In common with both insolvent termination and with voluntary termination (i.e. with a termination agreement), maintaining continuity of production remains critical for the employer. It will be important for it to work rapidly to re-engage existing subcontractors with minimal disruption. But if the issue of overdue subcontractor payments is not addressed early enough, subcontractors will make alternative plans: faced with the risk of no further payments, they will bring their exposure to the project to an end as quickly as possible. 

For the employer to secure continuity of subcontract work without interruption, subcontractors need to be approached as soon as possible and before any termination is effective. If re-engaged, the new subcontract terms would be very similar, but with changes.  New pricing must be agreed taking account of amounts unpaid by the contractor, to enable subcontract work to continue as seamlessly as possible. The potential difficulty is that if and when the contractor does subsequently go in to liquidation, the employer may in effect pay twice for the same work.

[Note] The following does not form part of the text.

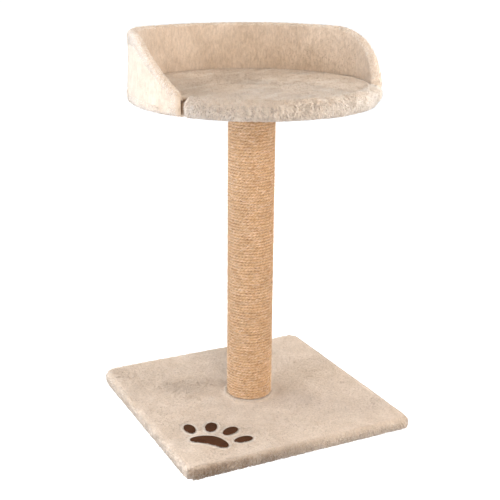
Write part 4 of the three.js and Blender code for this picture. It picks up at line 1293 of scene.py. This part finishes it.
def liner_cloth():
    """The cloth under the seat: a thin ring with shallow random puckers, cut out round the post."""
    liner_low, liner_high = box_mm("seat_liner")
    rings, around = 40, 180
    outer, hole = liner_high[0], POST_RADIUS + 1.0
    share = np.linspace(0, 1, rings)[:, None]
    a = np.linspace(0, TURN, around, endpoint=False)
    flat = on_circle(hole, a) * (1 - share[..., None]) + on_circle(outer, a, y=SEAT_Y) * share[..., None]
    flat = flat + UP * (liner_low[2] + 0.2)
    pucker = 0.5 * field(flat, (22, 22, 22), 97, 2) * np.sin(share * math.pi)
    pucker = pucker + 0.25 * np.sin(36 * a) * share**8
    lower = flat + UP * np.clip(pucker, -0.6, 0.25)[..., None]
    points = np.concatenate([lower, lower[::-1] + UP * 0.35])
    faces = [loop_faces(2 * rings, around)[:, ::-1]]
    piece = new_piece("seat_liner_cloth", points, faces, CLOTH, "liner_cloth", ["seat_liner"])


liner_cloth()


def staples(name, places, turns, low):
    """Wire staples driven from below: a flat-bottomed bridge 10 mm long with its two legs turned up, as
    one closed bar of square section that follows its own bent path."""
    path = np.array([[-5, 0, 2.0], [-5, 0, 0.5], [-4.6, 0, 0], [4.6, 0, 0], [5, 0, 0.5], [5, 0, 2.0]])
    side = np.array([0, 1.0, 0])
    up = np.cross(unit(np.gradient(path, axis=0)), side)
    half = 0.35
    ring = [path + half * (a * side * 1.5 + b * up) for a, b in ((1, 1), (-1, 1), (-1, -1), (1, -1))]
    local = np.stack(ring, 1).reshape(-1, 3)
    last = len(local) - 4
    ends = [[3, 2, 1, 0], [last, last + 1, last + 2, last + 3]]
    c, s = np.cos(turns)[:, None], np.sin(turns)[:, None]
    x = places[:, :1] + local[:, 0] * c - local[:, 1] * s
    y = places[:, 1:] + local[:, 0] * s + local[:, 1] * c
    start = (np.arange(len(places)) * len(local))[:, None, None]
    faces = [(start + np.concatenate([grid_faces(len(path), 4, wrap=True), ends])).reshape(-1, 4)]
    new_piece(name, coords(x, y, low + local[:, 2]), faces, STEEL, "steel", smooth=False)


def base_staples():
    rng = np.random.default_rng(101)
    places, turns = [], []
    for k in range(4):
        a = k * math.pi / 2
        for s in np.linspace(-135, 135, 10):
            x, y = s + rng.normal(0, 3), -(BASE_HALF - HEM_WIDTH + 7 + rng.normal(0, 1.2))
            places.append((x * math.cos(a) - y * math.sin(a), x * math.sin(a) + y * math.cos(a)))
            turns.append(a + rng.normal(0, 0.25))
    staples("base_staples", np.array(places), np.array(turns), 0.45)


def liner_staples():
    rng = np.random.default_rng(103)
    count = 26
    a = TURN * np.arange(count) / count + rng.normal(0, 0.02, count)
    places = on_circle(HEM_INNER + 8 + rng.normal(0, 1.0, count), a, y=SEAT_Y)[:, :2]
    staples("liner_staples", places, a + math.pi / 2 + rng.normal(0, 0.2, count), HEM_BOTTOM - 1.3)


base_staples()
liner_staples()


# ---- Floor, light and camera ---------------------------------------------------------------

SEEN_WHITE = 1.05  # how bright the camera sees the floor and the surround
FLOOR_GLOW = 0.02
AMBIENT = (0.04, (1, 0.985, 0.965))
# Name, place, what it points at, side in metres, watts and colour.
LIGHTS = [
    ("left", (-1.9, -0.2, 0.5), (0, 0, 0.33), 0.9, 33, (0.75, 0.84, 1.0)),
    ("left_back", (-1.5, 1.3, 0.9), (0, 0, 0.33), 1.2, 28, (0.96, 0.985, 0.98)),
    ("front", (-0.3, -1.9, 0.9), (0, 0, 0.33), 1.2, 29, (1, 0.97, 0.95)),
    ("right", (1.0, -0.8, 0.52), (0, 0, 0.68), 0.6, 13, (0.97, 0.97, 1.0)),
    ("overhead", (0.1, 0.2, 2.4), (0, 0, 0.33), 1.8, 30, (1, 0.93, 0.86)),
]


def white_floor():
    """A wide round floor of one face. The camera sees it plain white, and the object gets its soft light."""
    ring = on_circle(9000, np.linspace(0, TURN, 128, endpoint=False), -0.3)
    finish = Finish("white floor", 0.9, specular_ior_level=0.0)
    finish.shader.inputs["Base Color"].default_value = (0.5, 0.5, 0.5, 1)
    finish.shader.inputs["Emission Color"].default_value = (1, 1, 1, 1)
    seen = finish.node("LightPath").outputs["Is Camera Ray"]
    strength = finish.span(seen, 0.0, 1.0, FLOOR_GLOW, SEEN_WHITE)
    finish.feed(finish.shader.inputs["Emission Strength"], strength)
    new_piece("floor", ring, [np.arange(len(ring))[None]], finish.material)


def soft_light(name, place, aim, size, watts, colour):
    lamp = bpy.data.lights.new(name, "AREA")
    lamp.shape, lamp.size, lamp.energy, lamp.color = "SQUARE", size, watts, colour
    light = bpy.data.objects.new(name, lamp)
    bpy.context.scene.collection.objects.link(light)
    light.location = place
    light.rotation_euler = (Vector(aim) - Vector(place)).to_track_quat("-Z", "Y").to_euler()


def surroundings():
    """A dim even surround for the object, which the camera sees as plain white."""
    world = bpy.data.worlds.new("studio")
    bpy.context.scene.world = world
    world.use_nodes = True
    tree = world.node_tree
    tree.nodes.clear()
    path = tree.nodes.new("ShaderNodeLightPath")
    mix = tree.nodes.new("ShaderNodeMixShader")
    out = tree.nodes.new("ShaderNodeOutputWorld")
    tree.links.new(path.outputs["Is Camera Ray"], mix.inputs[0])
    for i, (strength, colour) in enumerate([AMBIENT, (SEEN_WHITE, (1, 1, 1))]):
        glow = tree.nodes.new("ShaderNodeBackground")
        glow.inputs["Color"].default_value = (*colour, 1)
        glow.inputs["Strength"].default_value = strength
        tree.links.new(glow.outputs[0], mix.inputs[1 + i])
    tree.links.new(mix.outputs[0], out.inputs["Surface"])


def camera():
    """The photograph's viewpoint: in front, to the left and above, with a slight roll. The focal length
    was fitted in pixels of the photograph, which is 500 pixels wide."""
    yaw, pitch, roll = 0.4651, 0.3075, 0.01018
    forward = np.array([math.sin(yaw) * math.cos(pitch), math.cos(yaw) * math.cos(pitch), -math.sin(pitch)])
    right = np.array([math.cos(yaw), -math.sin(yaw), 0.0])
    up = np.cross(right, forward)
    across = math.cos(roll) * right + math.sin(roll) * up
    above = -math.sin(roll) * right + math.cos(roll) * up
    data = bpy.data.cameras.new("camera")
    data.sensor_width = 36
    data.lens = 985.87 / 500 * data.sensor_width
    data.clip_start, data.clip_end = 0.05, 60
    made = bpy.data.objects.new("camera", data)
    bpy.context.scene.collection.objects.link(made)
    turn = Matrix(np.stack([across, above, -forward], 1).tolist()).to_4x4()
    turn.translation = (-0.6773, -1.3483, 0.7478)
    made.matrix_world = turn
    bpy.context.scene.camera = made


white_floor()
surroundings()
for light in LIGHTS:
    soft_light(*light)
camera()
bpy.context.scene.view_settings.view_transform = "Standard"
bpy.context.scene.view_settings.look = "None"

If an employer has to make payments directly to subcontractors to secure continuity, the termination agreement must cover the subcontractor payments to be taken into account in the termination payment to the contractor. Changes to the main contract will need to be made so that the employer’s liability to the contractor for the value of the subcontract works is reduced and capped.

Insolvent or voluntary termination?

With less opportunity to maintain continuity and with the risk of lengthy delays, employers will want to avoid insolvent termination if at all possible. At that point at least some of the contract sum may have become unavailable to be paid to re-engaged subcontractors.

If a termination agreement is used it has to be carefully planned and drafted, so that there is no or only a limited liability to the contractor under or arising out of the contract after a termination payment is made. Importantly the agreement should present in the calculation of the termination payment a clear commercial rationale for that payment and for the allocation of funds to facilitate continuity of progress.